-- SUPPLIED INFORMATION start --

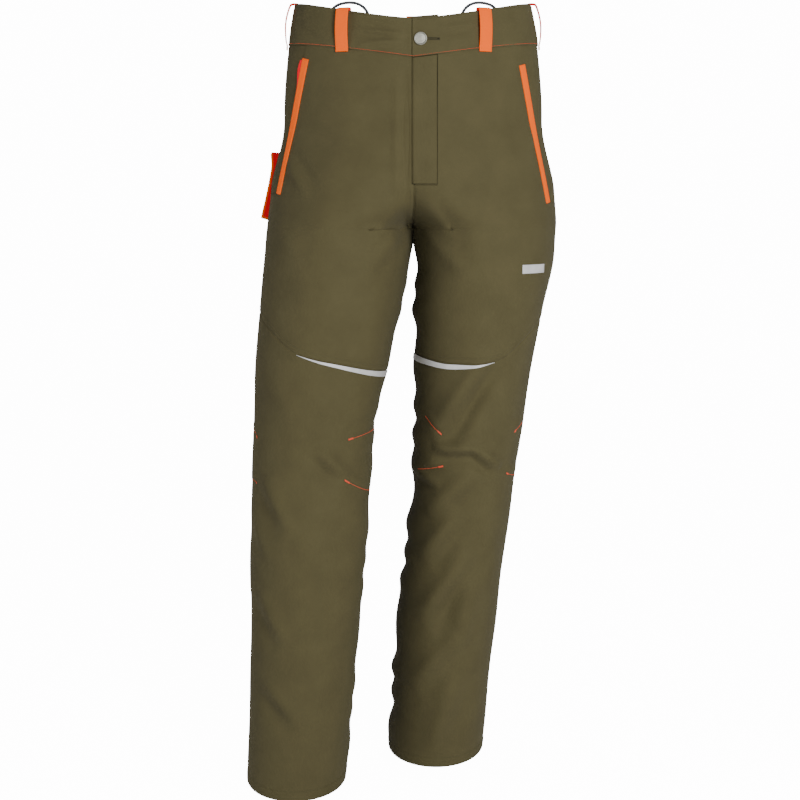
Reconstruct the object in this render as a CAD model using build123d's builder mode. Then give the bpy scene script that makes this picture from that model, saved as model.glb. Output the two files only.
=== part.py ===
from build123d import *
import math
import os

os.makedirs("parts", exist_ok=True)

# Forestry chainsaw protective trousers, worn shape, empty. Millimetres.
# Origin: centre of the waist opening. +Z up, -Y front, +X the wearer's left.
SIDES = {"right": -1, "left": 1}

# Layers, as insets from the outer face of the garment
FABRIC = 1.2
FACING = (1.8, 2.4)
POCKET_BAG = (3.0, 3.6)
CUT_PACK = (4.2, 8.2)
LINING = (8.8, 9.4)
BAND = (-0.6, 1.8)
UNDERLAP = (2.4, 4.0)
PROUD = (-1.1, -0.4)
SEAM_GAP = 0.6

# Girth at each depth below the waist: depth, centre x, half width, half depth, centre y
HIPS = [(0, 0, 161, 104, 4), (55, 0, 171, 110, 5), (155, 0, 179, 125, 12)]
LEGS = {
    "right": [
        (235, -34, 161, 134, 14), (270, -70, 129, 134, 13), (305, -102, 102, 131, 11),
        (343, -105, 102, 127, 8), (425, -117, 99, 116, 0), (510, -130, 92, 106, -6),
        (595, -140, 85, 98, -12), (680, -144, 84, 94, -18), (850, -152, 78, 90, -26),
        (1095, -166, 70, 83, -40),
    ],
    "left": [
        (235, 34, 161, 134, 14), (270, 70, 129, 134, 13), (305, 100, 100, 131, 11),
        (343, 101, 97, 127, 10), (425, 91, 89, 114, 9), (510, 85, 82, 104, 15),
        (595, 78, 77, 97, 22), (680, 72, 73, 93, 30), (850, 52, 72, 88, 42),
        (1095, 33, 70, 83, 60),
    ],
}

# Waistband: its edges slope down from the sides to the front and back
TOP_SIDE, TOP_FRONT, TOP_BACK = 0, -29, -8
SEAM_SIDE, SEAM_FRONT, SEAM_BACK = -56, -80, -66
BAND_REACH = 172

# Joints in the cloth: hips swing at the groin, knees fold at the pre-bent knee
HIP = (5, -375)
KNEE = {"right": (-13, -620), "left": (24, -620)}
HIP_NOTCH_FRONT, HIP_NOTCH_BACK = 15.5, 5.5
KNEE_NOTCH = 31
HEM = {"right": ((-180, -1095), (180, -1070)), "left": ((-180, -1091), (180, -1061))}
THIGH_SEAM = {
    "right": [(-240, -400), (-205, -436), (-157, -472), (-98, -486), (-30, -503)],
    "left": [(-20, -474), (14, -482), (48, -487), (80, -487), (111, -484), (165, -437), (210, -385)],
}

# Fly
FLY_EDGE, FLY_STITCH = -2, 31
FLY_TOP, FLY_FOOT = -80, -245
ZIP_X, ZIP_INSET = 12, 7.4
BUTTON = (9, -56)
TACK_HOLE_R, EYE_R, SLIT_L, SLIT_W = 2.6, 3.4, 25, 2.4

FAR = 400
SIDE_REACH = 180


def prism(points, plane, near=-FAR, far=FAR):
    """A block with a straight-sided outline on the plane, from near to far along its normal."""
    with BuildPart() as block:
        with BuildSketch(plane.offset(near)):
            with BuildLine():
                Polyline(*points, close=True)
            make_face()
        extrude(amount=far - near)
    return block.part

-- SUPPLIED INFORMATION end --

● **WRITTEN INSTRUCTION**
Set down every line of the listing above again, exactly as given.

● **FINISHED TASK**
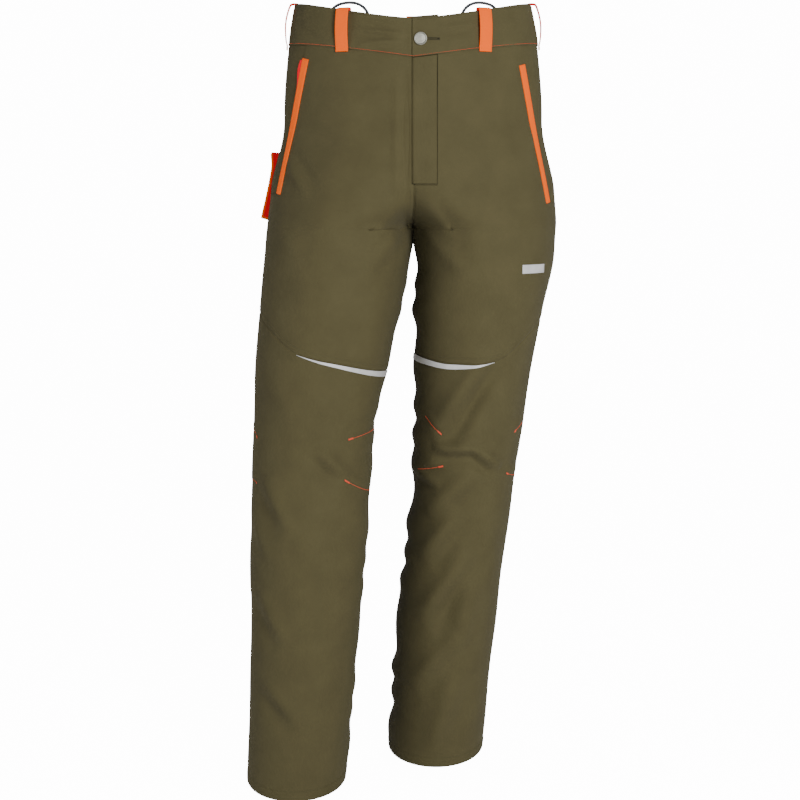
Reconstruct the object in this render as a CAD model using build123d's builder mode. Then give the bpy scene script that makes this picture from that model, saved as model.glb. Output the two files only.
=== part.py ===
from build123d import *
import math
import os

os.makedirs("parts", exist_ok=True)

# Forestry chainsaw protective trousers, worn shape, empty. Millimetres.
# Origin: centre of the waist opening. +Z up, -Y front, +X the wearer's left.
SIDES = {"right": -1, "left": 1}

# Layers, as insets from the outer face of the garment
FABRIC = 1.2
FACING = (1.8, 2.4)
POCKET_BAG = (3.0, 3.6)
CUT_PACK = (4.2, 8.2)
LINING = (8.8, 9.4)
BAND = (-0.6, 1.8)
UNDERLAP = (2.4, 4.0)
PROUD = (-1.1, -0.4)
SEAM_GAP = 0.6

# Girth at each depth below the waist: depth, centre x, half width, half depth, centre y
HIPS = [(0, 0, 161, 104, 4), (55, 0, 171, 110, 5), (155, 0, 179, 125, 12)]
LEGS = {
    "right": [
        (235, -34, 161, 134, 14), (270, -70, 129, 134, 13), (305, -102, 102, 131, 11),
        (343, -105, 102, 127, 8), (425, -117, 99, 116, 0), (510, -130, 92, 106, -6),
        (595, -140, 85, 98, -12), (680, -144, 84, 94, -18), (850, -152, 78, 90, -26),
        (1095, -166, 70, 83, -40),
    ],
    "left": [
        (235, 34, 161, 134, 14), (270, 70, 129, 134, 13), (305, 100, 100, 131, 11),
        (343, 101, 97, 127, 10), (425, 91, 89, 114, 9), (510, 85, 82, 104, 15),
        (595, 78, 77, 97, 22), (680, 72, 73, 93, 30), (850, 52, 72, 88, 42),
        (1095, 33, 70, 83, 60),
    ],
}

# Waistband: its edges slope down from the sides to the front and back
TOP_SIDE, TOP_FRONT, TOP_BACK = 0, -29, -8
SEAM_SIDE, SEAM_FRONT, SEAM_BACK = -56, -80, -66
BAND_REACH = 172

# Joints in the cloth: hips swing at the groin, knees fold at the pre-bent knee
HIP = (5, -375)
KNEE = {"right": (-13, -620), "left": (24, -620)}
HIP_NOTCH_FRONT, HIP_NOTCH_BACK = 15.5, 5.5
KNEE_NOTCH = 31
HEM = {"right": ((-180, -1095), (180, -1070)), "left": ((-180, -1091), (180, -1061))}
THIGH_SEAM = {
    "right": [(-240, -400), (-205, -436), (-157, -472), (-98, -486), (-30, -503)],
    "left": [(-20, -474), (14, -482), (48, -487), (80, -487), (111, -484), (165, -437), (210, -385)],
}

# Fly
FLY_EDGE, FLY_STITCH = -2, 31
FLY_TOP, FLY_FOOT = -80, -245
ZIP_X, ZIP_INSET = 12, 7.4
BUTTON = (9, -56)
TACK_HOLE_R, EYE_R, SLIT_L, SLIT_W = 2.6, 3.4, 25, 2.4

FAR = 400
SIDE_REACH = 180


def prism(points, plane, near=-FAR, far=FAR):
    """A block with a straight-sided outline on the plane, from near to far along its normal."""
    with BuildPart() as block:
        with BuildSketch(plane.offset(near)):
            with BuildLine():
                Polyline(*points, close=True)
            make_face()
        extrude(amount=far - near)
    return block.part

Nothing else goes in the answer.